Di titik itulah Eleanor menemukan celah untuk mengusung bakat-bakat dalam negeri. Pekan mode pertama diselenggarakan pada 1943. Acara yang waktu itu masih disebut Press Week akhirnya rutin digelar. Walhasil, berita-berita fesyen di media massa mulai ramai—satu kebaruan di zamannya.
Pekan mode pun berkembang jadi ajang yang populer di New York. Pada 1970-1980an peragaan busana diselenggarakan di sejumlah tempat seperti galeri seni, klub malam, dan restoran. Pada tahun 1990an New York Fashion Week diselenggarakan di sebuah area taman. Smithsonian menulis bahwa latar taman tersebut membuat desainer Amerika mendapat perhatian dari luar negeri. Di tahun 2010 pekan mode diselenggarakan di Lincoln Center.
Pada musim semi 2017, New York Fashion Week menyelenggarakan 279 peragaan. Desainer yang kerap mengikuti pekan mode tersebut antara lain adalah Tom Ford, Michael Kors, Calvin Klein, Diane von Furstenberg, Carolina Herera, dan Donna Karan.
Eleanor tak hanya menggarap pekan mode di New York. Rekan-rekannya di Paris pun akhirnya tergoda. Pada 1973, Eleanor bekerjasama dengan kurator Versailles, Gerald Van der Kemp, untuk menyelenggarakan acara bertajuk The Battle of Versailles yang menampilkan karya-karya desainer Paris seperti Hubert de Givenchy, Pierre Cardin dan Yves Saint Laurent.
Acara ini digelar untuk menggalang dana bagi renovasi Istana Versailles. Selanjutnya, format acara berubah menjadi pekan mode yang menampilkan label busana legendaris seperti Dior, Chanel, dan Louis Vuitton. Desain busana yang dihasilkan bernuansa haute couture yang sarat kesan glamor dan kaya detail.
“Busana-busana Paris Fashion Week selalu terkesan lebih artistik dan bergejolak. Berbeda dengan karya desainer Amerika Serikat yang cenderung sederhana dan jelas ditujukan untuk kepentingan bisnis. Paris punya desainer-desainer eksklusif seperti Yohji Yamamoto, Alaia, Jean-Paul Gaultier, Martin Margiela, Comme des Garcons, yang tidak menyebarkan banyak undangan. Bagi orang yang bukan berasal dari media ternama, hanya bisa masuk ke area show setelah baju ketiga tampil. Itupun menonton sambil berdiri. Ini karakter Paris. Lain cerita dengan London yang mengutamakan kreativitas.
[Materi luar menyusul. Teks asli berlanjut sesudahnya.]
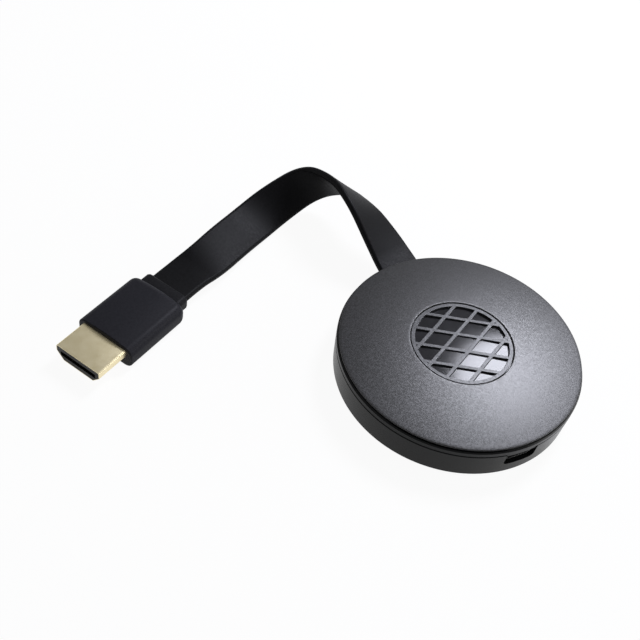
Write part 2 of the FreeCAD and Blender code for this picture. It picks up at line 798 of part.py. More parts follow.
def make_mode_button():
    """The button cap in its wall slot, with the flange that keeps it in the case."""
    button = body("mode_button")
    flange = sketch_on(button, "side", "Flange", FLANGE_INNER)
    slot_outline(flange, BUTTON_CENTRE, "(button_width + 2 * flange_lip)",
                 "(button_height + 2 * flange_lip)")
    pad(button, flange, "FlangePad", "flange_thickness")
    cap = sketch_on(button, "side", "Cap", FLANGE_INNER)
    slot_outline(cap, BUTTON_CENTRE, "button_width", "button_height")
    stem = pad(button, cap, "CapPad", "%s + button_proud - %s" % (WALL_AT_BUTTON, FLANGE_INNER))
    doc.recompute()
    tip = number("%s + button_proud" % WALL_AT_BUTTON)
    soften(button, "Chamfer", stem, "CapEdge",
           lambda edge: abs(edge.BoundBox.XMin - tip) < 1e-4, "button_edge")
    return button


def make_switch_plunger():
    """The switch's plunger, which rides with the button."""
    plunger = block("PlungerBlock", "plunger_length", "plunger_width", "plunger_height",
                    "(%s - plunger_length / 2)" % FLANGE_INNER, "0",
                    "(%s - plunger_height / 2)" % BUTTON_CENTRE)
    plunger.Label = "switch_plunger"
    return plunger


def make_tactile_switch():
    """The switch on the board, with the bore that its plunger slides in."""
    front = "(%s - plunger_length / 2)" % FLANGE_INNER
    middle = "(%s - switch_length / 2)" % front
    case = block("SwitchBlock", "switch_length", "switch_width", "switch_height", middle, "0", BOARD_TOP)
    depth = "(plunger_length / 2 + button_travel + plunger_gap)"
    bore = block("SwitchBore", depth, "(plunger_width + 2 * plunger_gap)",
                 "(plunger_height + 2 * plunger_gap)", "(%s - %s / 2)" % (front, depth), "0",
                 "(%s - plunger_height / 2 - plunger_gap)" % BUTTON_CENTRE)
    return cut("tactile_switch", case, bore)


def make_cable_anchor():
    """The moulded grip on the board that the flat cable ends in."""
    anchor = block("AnchorBlock", "anchor_width", "anchor_length", "anchor_height", "0",
                   "(%s - anchor_length / 2)" % ANCHOR_FACE, BOARD_TOP)
    top = number(BOARD_TOP + " + anchor_height")
    rounded = doc.addObject("Part::Fillet", "CableAnchor")
    ease_edges(rounded, anchor, lambda edge: abs(edge.CenterOfMass.z - top) < 1e-6, "anchor_edge")
    rounded.Label = "cable_anchor"
    return rounded


def blend_of(before, here, after, share):
    """The value at a share of the bend around one route point."""
    early = (before + here) * 0.5
    late = (here + after) * 0.5
    return early * (1 - share) ** 2 + here * 2 * share * (1 - share) + late * share ** 2


def ribbon_stations():
    """Places along the straight runs and tangent arcs, each with the way of its width."""
    points = [Vector(*place) for place, across in RIBBON_ROUTE]
    widths = [Vector(*across) for place, across in RIBBON_ROUTE]
    stations = [(points[0], points[1] - points[0], widths[0])]
    edges = []
    last_end = points[0]
    for index in range(1, len(points) - 1):
        before = points[index] - points[index - 1]
        after = points[index + 1] - points[index]
        half_turn = before.getAngle(after) / 2
        setback = ARC_SHARE * min(before.Length, after.Length)
        radius = setback / math.tan(half_turn)
        print("cable point %d: turn %.1f deg, radius %.1f" % (index, math.degrees(2 * half_turn), radius))
        inward = Vector(before).normalize()
        outward = Vector(after).normalize()
        start = points[index] - inward * setback
        end = points[index] + outward * setback
        centre_way = (outward - inward).normalize()
        centre = points[index] + centre_way * (radius / math.cos(half_turn))
        middle = centre + (points[index] - centre).normalize() * radius
        arc = Part.Arc(start, middle, end)
        edges.append(Part.LineSegment(last_end, start).toShape())
        edges.append(arc.toShape())
        last_end = end
        for share in (0.0, 1 / 3, 2 / 3, 1.0):
            parameter = arc.FirstParameter + share * (arc.LastParameter - arc.FirstParameter)
            across = blend_of(widths[index - 1], widths[index], widths[index + 1], share)
            stations.append((arc.value(parameter), Vector(*arc.tangent(parameter)[0]), across))
    edges.append(Part.LineSegment(last_end, points[-1]).toShape())
    stations.append((points[-1], points[-1] - points[-2], widths[-1]))
    return stations, Part.Wire(edges)


def ribbon_section(place, way, across):
    """The cable's flat section with its long edges eased, square to its way."""
    way = Vector(way).normalize()
    side = (across - way * across.dot(way)).normalize()
    upward = side.cross(way)
    half_width = number("ribbon_width / 2")
    half_thick = number("ribbon_thickness / 2")
    ease = number("ribbon_edge_round")
    corners = []
    for x, y in ((half_width, half_thick - ease), (half_width - ease, half_thick),
                 (ease - half_width, half_thick), (-half_width, half_thick - ease),
                 (-half_width, ease - half_thick), (ease - half_width, -half_thick),
                 (half_width - ease, -half_thick), (half_width, ease - half_thick)):
        corners.append(place + side * x + upward * y)
    return Part.makePolygon(corners + [corners[0]])


def make_ribbon_cable():
    """The flat cable: straight runs and tangent arcs, twisting as it turns over to the plug."""
    stations, path = ribbon_stations()
    sections = [ribbon_section(*station) for station in stations]
    solid = Part.makeLoft(sections, True, True)
    area = Part.Face(sections[0]).Area
    print("cable length %.1f, section %.2f, volume %.0f, section x length %.0f"
          % (path.Length, area, solid.Volume, area * path.Length))
    ribbon = doc.addObject("Part::Feature", "RibbonCable")
    ribbon.Shape = solid
    ribbon.Label = "ribbon_cable"
    return ribbon


def place_on_plug(piece):
    """Turn a piece made along X to the way of the cable's last run, its rear on the cable's end."""
    end = Vector(*RIBBON_ROUTE[-1][0])
    before = Vector(*RIBBON_ROUTE[-2][0])
    heading = math.degrees(math.atan2(end.y - before.y, end.x - before.x))
    foot = Vector(end.x, end.y, 0)
    piece.Placement = Placement(foot, Rotation(Vector(0, 0, 1), heading)) * piece.Placement
    return piece


def plug_section(sketch, inset="0"):
    """The plug body's section: flat foot, straight sides, rounded shoulders and a slight crown."""
    half = "(plug_width / 2 - %s)" % inset
    foot = "(%s)" % inset
    side_top = "(plug_side_height - %s)" % inset
    crown_half = "(plug_width / 2 - %s - plug_top_round)" % inset
    crown_radius = "((%s ^ 2 + plug_crown ^ 2) / (2 * plug_crown))" % crown_half
    outline(sketch, [
        ("plug_foot_round - " + half, foot),
        (half + " - plug_foot_round", foot, "plug_foot_round"),
        (half, foot + " + plug_foot_round"),
        (half, side_top + " - plug_top_round", "plug_top_round"),
        (crown_half, side_top, crown_radius),
        ("-" + crown_half, side_top, "plug_top_round"),
        ("-" + half, side_top + " - plug_top_round"),
        ("-" + half, foot + " + plug_foot_round", "plug_foot_round"),
    ])


def make_plug_body():
    """The moulded grip: crowned box, drawn in at the rear, with the pocket that holds the tip."""
    grip = body("plug_body")
    main = sketch_on(grip, "side", "Section", "%s + plug_shoulder" % PLUG_REAR)
    plug_section(main)
    pad(grip, main, "Block", "plug_length - plug_shoulder")
    wide = sketch_on(grip, "side", "ShoulderWide", "%s + plug_shoulder" % PLUG_REAR)
    plug_section(wide)
    narrow = sketch_on(grip, "side", "ShoulderNarrow", PLUG_REAR)
    plug_section(narrow, "plug_shoulder_draw")
    shoulder = grip.newObject("PartDesign::AdditiveLoft", grip.Name + "Shoulder")
    shoulder.Profile = wide
    shoulder.Sections = [narrow]
    shoulder.Ruled = True
    wide.Visibility = False
    narrow.Visibility = False
    socket = sketch_on(grip, "side", "TipPocket", PLUG_FRONT)
    tip_outline(socket, "0")
    pocket(grip, socket, "TipSeat", "tip_embedded")
    return place_on_plug(grip)


def tip_outline(sketch, inset):
    """The metal tip's section: wide above, with slanted lower corners."""
    half = "(tip_width / 2 - %s)" % inset
    foot_half = "(tip_foot_width / 2 - %s / 2)" % inset
    high = "(plug_centre_height + tip_height / 2 - %s)" % inset
    low = "(plug_centre_height - tip_height / 2 + %s)" % inset
    bend = "(plug_centre_height + tip_height / 2 - tip_side_drop)"
    corner = "(tip_round - %s)" % inset
    outline(sketch, [
        ("-" + foot_half, low),
        (foot_half, low),
        (half, bend),
        (half, high + " - " + corner, corner),
        (half + " - " + corner, high),
        ("%s - %s" % (corner, half), high, corner),
        ("-" + half, high + " - " + corner),
        ("-" + half, bend),
    ])


def make_plug_shell():
    """The plated sheet-metal tip, a tube open to the front."""
    shell = body("plug_shell")
    section = sketch_on(shell, "side", "Outside", TIP_START)
    tip_outline(section, "0")
    pad(shell, section, "Block", "tip_embedded + tip_exposed")
    inside = sketch_on(shell, "side", "Inside", TIP_END)
    tip_outline(inside, "tip_metal")
    pocket(shell, inside, "Hollow", "tip_embedded + tip_exposed - tip_metal")
    return place_on_plug(shell)


def make_plug_insulator():
    """The black insulator inside the tip, with its flat mouth."""
    core = body("plug_insulator")
    section = sketch_on(core, "side", "Section", "%s + tip_metal" % TIP_START)
    tip_outline(section, "(tip_metal + insulator_gap)")
    pad(core, section, "Block", "tip_embedded + tip_exposed - tip_metal - insulator_recess")
    mouth = sketch_on(core, "side", "Mouth", "%s - insulator_recess" % TIP_END)
    rectangle(mouth, "-mouth_width / 2", "plug_centre_height - mouth_height / 2",
              "mouth_width / 2", "plug_centre_height + mouth_height / 2")
    pocket(core, mouth, "MouthPocket", "mouth_depth")
    return place_on_plug(core)


def make_plug_contacts():
    """Nineteen contact strips: ten on the mouth's roof and nine between them on its floor."""
    pins = []
    front = "(%s - insulator_recess - (mouth_depth - pin_length))" % TIP_END
    rows = (
        (TOP_PINS, "(plug_centre_height + mouth_height / 2 - pin_thickness)"),
        (BOTTOM_PINS, "(plug_centre_height - mouth_height / 2)"),
    )
    for count, foot in rows:
        for index in range(count):
            across = "(pin_pitch * %.1f)" % (index - (count - 1) / 2)
            pins.append(block("Pin%dOf%d" % (index, count), "pin_length", "pin_width", "pin_thickness",
                              "(%s - pin_length / 2)" % front, across, foot))
    return place_on_plug(together("plug_contacts", pins))


def make_cable_collar():
    """The collar that relieves the strain where the flat cable enters the plug."""
    collar = body("cable_collar")
    section = sketch_on(collar, "side", "Section")
    rounded_rectangle(section, "-collar_width / 2", "(plug_centre_height - collar_height / 2)",
                      "collar_width / 2", "(plug_centre_height + collar_height / 2)", "collar_round")
    block_feature = pad(collar, section, "Block", "collar_length")
    doc.recompute()
    soften(collar, "Chamfer", block_feature, "RearEdge",
           lambda edge: abs(edge.BoundBox.XMax) < 1e-6, "collar_rear_chamfer")
    return place_on_plug(collar)


sub_parts = [
    make_bottom_case(),
    make_rim_ring(),
    make_top_cover(),
    make_inlay_plate(),
    make_emblem_lattice(),
    make_circuit_board(),
    make_board_screws(),
    make_processor(),
    rounded_plate("thermal_pad", "pad", PAD_BASE),
    rounded_plate("heat_spreader", "spreader", SPREADER_BASE),
    make_memory_chips(),
    make_flash_chip(),
    make_radio_shield(),
    make_chip_antenna(),
    row_of("power_inductors", "inductor", INDUCTORS),
    row_of("bypass_capacitors", "capacitor", CAPACITORS),
    make_crystal(),
    make_socket_shell(),
    make_socket_tongue(),
    make_socket_contacts(),
    make_mode_button(),
    make_switch_plunger(),
    make_tactile_switch(),
    make_cable_anchor(),
    make_ribbon_cable(),
    make_cable_collar(),
    make_plug_body(),
    make_plug_shell(),
    make_plug_insulator(),
    make_plug_contacts(),
]
doc.recompute()

for item in doc.Objects:
    if "Invalid" in item.State or "Error" in item.State:
        raise RuntimeError(item.Name + " did not build")
for sub_part in sub_parts:
    if sub_part.Shape.isNull() or not sub_part.Shape.isValid():
        raise RuntimeError(sub_part.Label + " is not a sound shape")

os.makedirs("parts", exist_ok=True)
for sub_part in sub_parts:
    sub_part.Shape.exportStep("parts/%s.step" % sub_part.Label)
print("%d sub-parts written" % len(sub_parts))
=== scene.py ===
"""A wireless display dongle on a pale surface: its finishes, its flat cable and the camera.

Sizes are in millimetres and turn to metres where a mesh is made. The frame is the model's own:
origin in the middle of the puck's underside, +Z up, power socket towards -Y, cable out at +Y.
"""

import math

import bmesh
import bpy
import numpy as np
from mathutils import Matrix, Vector


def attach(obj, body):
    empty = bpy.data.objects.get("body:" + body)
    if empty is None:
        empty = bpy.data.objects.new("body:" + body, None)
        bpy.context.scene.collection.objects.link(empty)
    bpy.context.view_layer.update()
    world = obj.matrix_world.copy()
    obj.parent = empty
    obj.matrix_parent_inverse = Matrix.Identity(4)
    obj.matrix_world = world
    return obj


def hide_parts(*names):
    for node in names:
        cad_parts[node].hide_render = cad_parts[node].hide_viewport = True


MM = 0.001

# Camera, fitted to the puck's circles in a photograph of 640 by 640 pixels
PHOTO_PIXELS = 640
FOCAL_PIXELS = 970.0
CAMERA_ELEVATION = 48.5
CAMERA_AZIMUTH = -32.5
CAMERA_ROLL = 11.0
CAMERA_DISTANCE = 251.6
PUCK_PIXEL = (451.2, 372.4)
SENSOR_WIDTH = 36.0
CLIP_START = 10

# Cover: an edge band, a shallow dome and the pan that the emblem sits in
COVER_RADIUS = 31.0
COVER_FOOT = 10.3
COVER_EDGE_TOP = 10.8
COVER_APEX = 12.85
COVER_WALL = 1.35
EDGE_ROUND = 0.15
EDGE_UNDERCUT = 0.1
PAN_RADIUS = 13.2
PAN_FLOOR = 11.0
PAN_UNDERSIDE = 10.2
PAN_OUTSIDE = 14.3
PAN_LIP_ROUND = 0.2
SKIRT_OUTSIDE = 28.5
SKIRT_INSIDE = 27.5
SKIRT_FOOT = 8.8
SKIRT_ROUND = 0.1
INLAY_THICKNESS = 0.6
INLAY_BULGE = 0.36

# Heights of the case's and the rim ring's edges in the solids, and where the eye finds them
CASE_EDGES = (7.5, 7.85, 8.0)
CASE_EDGES_SEEN = (7.5, 8.1, 8.25)
RIM_EDGES = (7.5, 8.0, 9.2, 9.5, 10.3)
RIM_EDGES_SEEN = (7.5, 8.25, 9.65, 9.9, 10.3)
RIM_FACE_EDGES = (8.0, 8.15, 9.2, 9.5)
RIM_FACE_EDGES_SEEN = (8.45, 8.6, 9.65, 9.9)
RIM_FACE_FROM = 31.0
HEIGHT_SLACK = 0.01

# Widths of the bevels that ease the crisp edges of copied nodes
RIB_EASING = 0.08
SOCKET_EASING = 0.06
BUTTON_EASING = 0.08

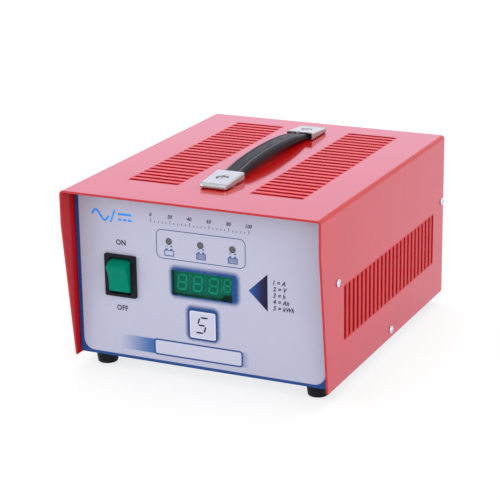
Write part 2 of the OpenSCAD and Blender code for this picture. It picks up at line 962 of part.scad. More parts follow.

Out of the box,” kata Samuel Mulia, pengamat mode dan gaya hidup.
London Fashion Week pertama kali digelar pada 1984 di sebuah lapangan parkir. Seperti halnya di New York dan Paris, pekan mode di kota ini pun berkembang pesat. Kreativitas yang disebut Samuel tidak terbatas bahan dan pola busana. Martine Jarlgaard, desainer anyar yang mengikuti pekan mode tersebut, pernah membuat konsep peragaan busana menggunakan Hololens. Martine menggunakan benda serupa perangkat virtual reality untuk untuk menembakkan tayangan hologram yang memperlihatkan koleksi busana. Desainer lain seperti Isa Arfen memilih membuat komposisi model peragaan busana dengan meminjam khazanah performance art.
Sebagaimana disebutkan oleh Independent, pekan mode di London fokus menemukan bakat baru di ranah mode. Upaya tersebut konsisten terjaga sampai hari ini. Di London Fashion Week 2018, Ratu Elizabeth hadir untuk pertama kali dan memberikan penghargaan pada Richard Quinn, yang dinilai sukses berinovasi dalam pembuatan motif kain.
Dari sisi bisnis, pekan mode ini sempat menghasilkan pemasukan 269 juta Poundsterling. Angka tersebut didapat dari penyewaan ruang acara, pemesanan hotel oleh para tamu peragaan, dan biaya makan di restoran.
Di antara empat kota ini, Paris dan Milan masih menjadi destinasi utama. Seperti Paris, pekan mode di Milan menampilkan karya desainer ternama. Samuel menyepakati hal tersebut. Pekan mode menurutnya ialah sarana untuk menambah pengetahuan seputar aplikasi material, desain busana serta aksesori.
"Ini penting bagi jurnalis dan buyer," pungkasnya.